Information given »

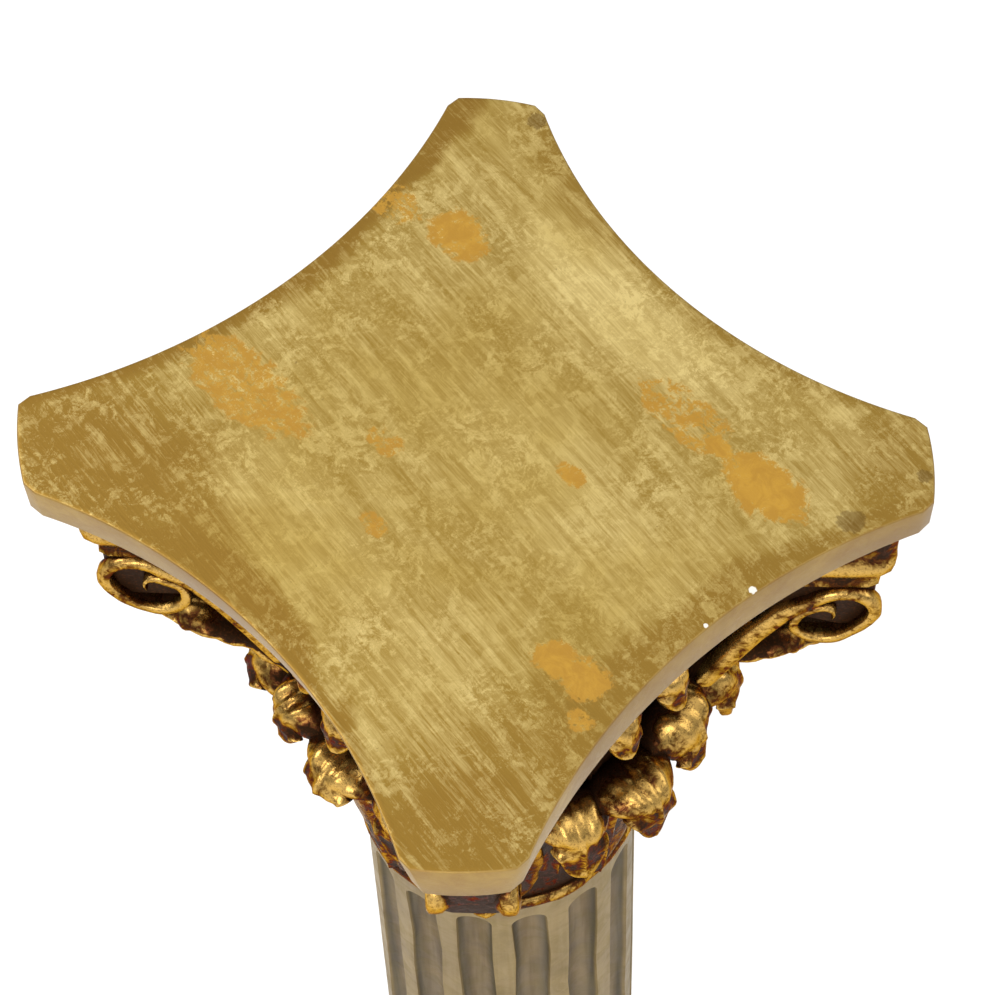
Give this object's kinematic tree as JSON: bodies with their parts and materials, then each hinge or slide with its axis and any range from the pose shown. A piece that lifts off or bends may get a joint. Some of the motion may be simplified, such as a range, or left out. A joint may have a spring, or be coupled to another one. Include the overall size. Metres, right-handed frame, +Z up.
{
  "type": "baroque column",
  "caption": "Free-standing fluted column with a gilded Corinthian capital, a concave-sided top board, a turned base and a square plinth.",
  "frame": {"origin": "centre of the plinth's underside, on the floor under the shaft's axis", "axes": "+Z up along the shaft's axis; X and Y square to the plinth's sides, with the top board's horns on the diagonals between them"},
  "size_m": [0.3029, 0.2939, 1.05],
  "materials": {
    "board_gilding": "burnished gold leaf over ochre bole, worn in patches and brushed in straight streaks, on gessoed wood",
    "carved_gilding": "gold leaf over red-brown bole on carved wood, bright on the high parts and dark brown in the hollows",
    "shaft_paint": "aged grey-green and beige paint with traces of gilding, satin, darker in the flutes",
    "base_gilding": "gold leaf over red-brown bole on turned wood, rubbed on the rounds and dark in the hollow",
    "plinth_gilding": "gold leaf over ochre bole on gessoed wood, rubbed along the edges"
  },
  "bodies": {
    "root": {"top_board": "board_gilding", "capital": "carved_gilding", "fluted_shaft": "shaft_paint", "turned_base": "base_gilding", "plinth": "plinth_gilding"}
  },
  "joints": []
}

--

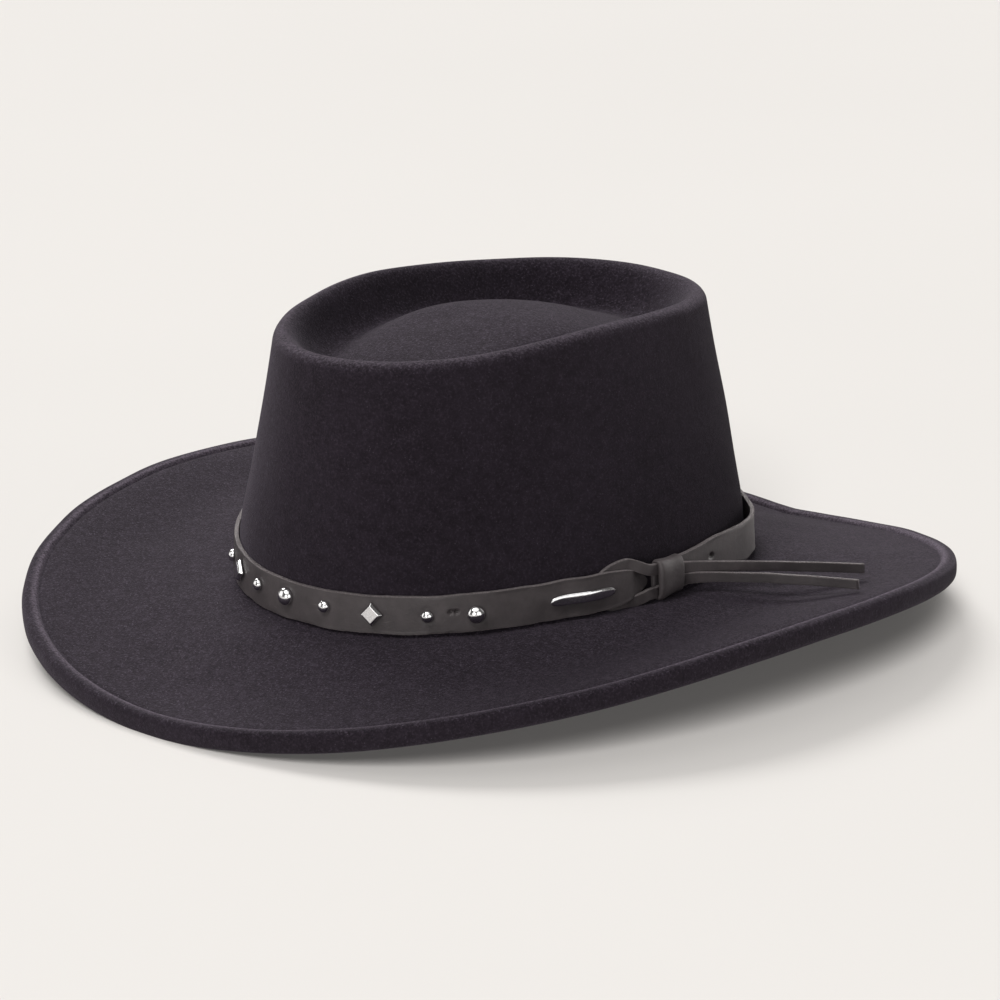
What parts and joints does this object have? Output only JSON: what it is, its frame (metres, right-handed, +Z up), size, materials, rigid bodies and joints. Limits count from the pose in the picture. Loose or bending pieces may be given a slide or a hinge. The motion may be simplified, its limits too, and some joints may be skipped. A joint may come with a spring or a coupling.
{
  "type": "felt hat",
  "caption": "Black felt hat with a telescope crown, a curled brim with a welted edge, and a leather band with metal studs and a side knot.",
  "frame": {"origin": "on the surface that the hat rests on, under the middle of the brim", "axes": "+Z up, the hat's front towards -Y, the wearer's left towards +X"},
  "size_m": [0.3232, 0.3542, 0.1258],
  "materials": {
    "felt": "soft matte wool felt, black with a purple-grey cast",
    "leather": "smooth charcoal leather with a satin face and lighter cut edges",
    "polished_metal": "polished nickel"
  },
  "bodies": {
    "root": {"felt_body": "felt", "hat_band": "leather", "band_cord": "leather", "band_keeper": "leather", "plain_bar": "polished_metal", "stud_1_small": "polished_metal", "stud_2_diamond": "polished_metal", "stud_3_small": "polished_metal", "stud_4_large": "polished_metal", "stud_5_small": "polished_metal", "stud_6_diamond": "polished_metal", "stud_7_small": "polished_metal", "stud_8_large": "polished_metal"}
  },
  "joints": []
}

Problem description »
Search the data for the word "JSON" and copy each line where it appears.

Problem solution »
Give this object's kinematic tree as JSON: bodies with their parts and materials, then each hinge or slide with its axis and any range from the pose shown. A piece that lifts off or bends may get a joint. Some of the motion may be simplified, such as a range, or left out. A joint may have a spring, or be coupled to another one. Include the overall size. Metres, right-handed frame, +Z up.
What parts and joints does this object have? Output only JSON: what it is, its frame (metres, right-handed, +Z up), size, materials, rigid bodies and joints. Limits count from the pose in the picture. Loose or bending pieces may be given a slide or a hinge. The motion may be simplified, its limits too, and some joints may be skipped. A joint may come with a spring or a coupling.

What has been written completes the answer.